A ameaça de bancarrota é anedota antiga: perante ela Afonso Henriques se fez à Conquista, e teve apenas como exceção alguns tempos concretos dos nossos muitos séculos de História, somos o País que aprendeu a fazer o pino: de cabeça do Mundo para cauda da Europa.

A nossa única arte parece ter sido a da definição dos nossos variáveis estados de decadência – e a forma como sobrevivemos a tudo.

Entre o trauma histórico e a alucinação lavrámos os mitos. Como o da visão messiânica que proporcionou esses 20 anos nefastos da Democracia.

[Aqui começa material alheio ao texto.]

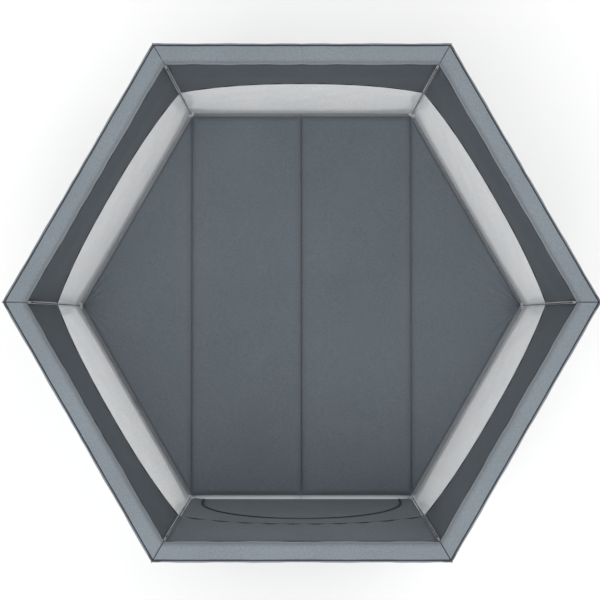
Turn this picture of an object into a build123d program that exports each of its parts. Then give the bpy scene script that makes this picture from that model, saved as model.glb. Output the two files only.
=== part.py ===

Duas décadas capazes de desbaratar os apoios da União Europeia que entravam então diariamente em caudais aparentemente sem fim, mas sobretudo duas décadas diminuidoras da autoestima, da esperança, da alegria e da economia necessária. E o falso novo D. Sebastião, que desbaratou mais de 20 anos de Democracia e do que era de todos nós, acabou sem glória o seu mandato, trouxe apenas o que era costume: um frio de morte e nevoeiro, uma imagiologia pavorosa de impotência e frustração.

Desapareceram armas de Tancos. Até um bispo de colar de oiro e anel milionário, faces coradas de quem se avinha, abafa e abifa, veio perorar na televisão, pedindo meças. E enquanto a Cristas uiva e o Coelho se desfaz no último estertor da sua era, e as querelas partidárias ofuscam o que realmente devia ser debatido – o País e aqueles que realmente o sustentam e que o merecem – alguém não conta só o produto do seu roubo como faz planos para o utilizar.

Parece que tinha havido há tempos suspeitas e denúncias e algumas provas, mas ouvidos moucos (os do mercador) permitiram o assalto de Tancos. A Democracia tem aquele aspeto do santo cravado de flechas, o São Sebastião que, digo-o por curiosidade, era um soldado (do exército romano).